In 1975, Somoza and the National Guard launched another campaign against the FSLN. The government imposed a state of siege, censoring the press, and threatening all opponents with detention and torture.

In late 1975, because of the repressive campaign of the National Guard and because of its own increase in size, the FSLN split into three factions.

  • The Proletaries, or Proletarian faction, headed by Jamie Wheelock Román, followed traditional Marxist thought and sought to organise factory workers and people in poor neighbourhoods.
  • The Guerra Popular Prolongada (GPP – Prolonged Popular War) faction, headed by Tomás Borge and Henry Ruiz, was influenced by the philosophy of Mao Zedong and believed that revolution would require a long insurrection that included peasants as well as labour movements.
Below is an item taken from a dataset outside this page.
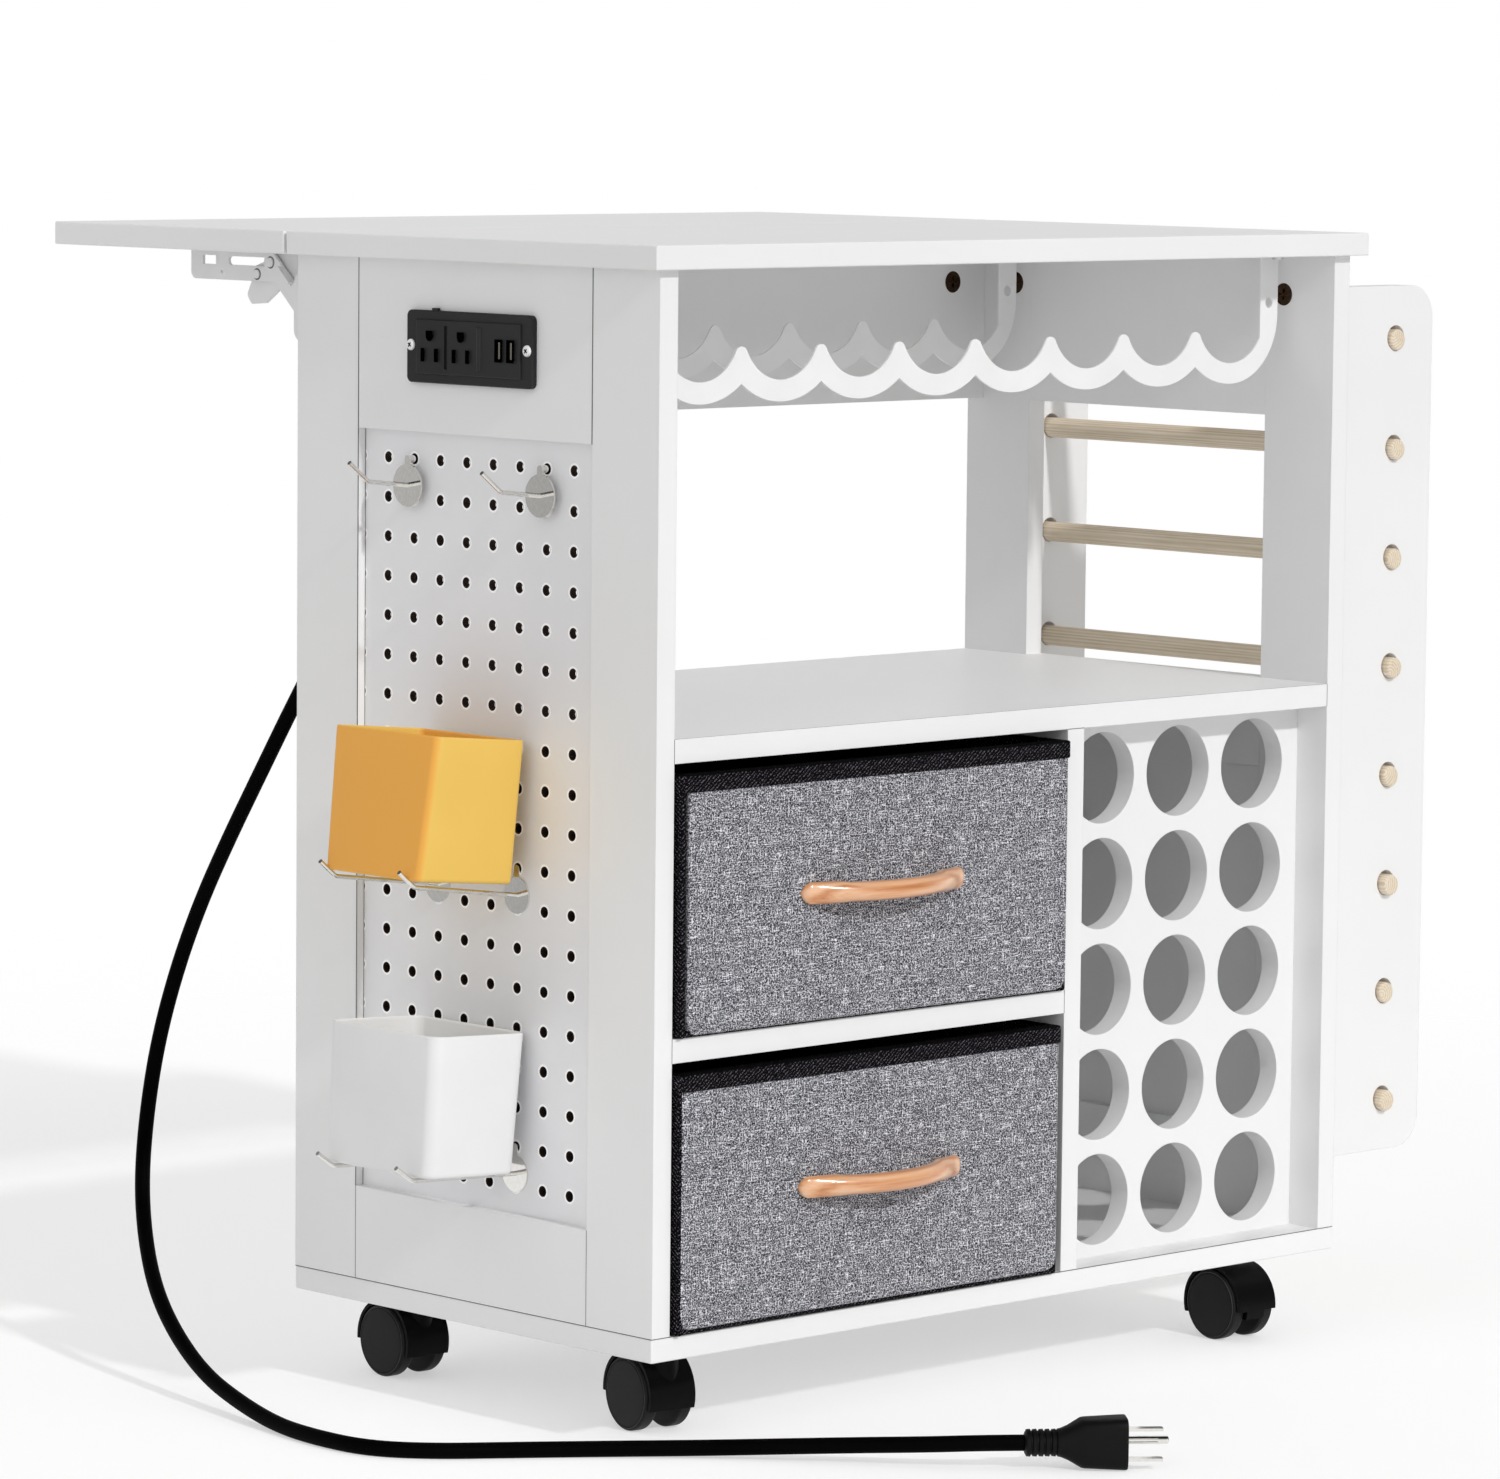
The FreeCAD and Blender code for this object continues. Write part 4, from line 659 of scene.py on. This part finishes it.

  • The Terceristas, also known as the Third Roaders, Third Way, or Insurrectional faction was pragmatic and called for ideological pluralism. Its leaders included Plutarco Hernandez, and the Ortega Saavedra brothers, Daniel José and Humberto. It argued that social conditions in Nicaragua were ripe for an immediate insurrection. The Third Way faction supported joint action with non-Marxist groups against Somoza.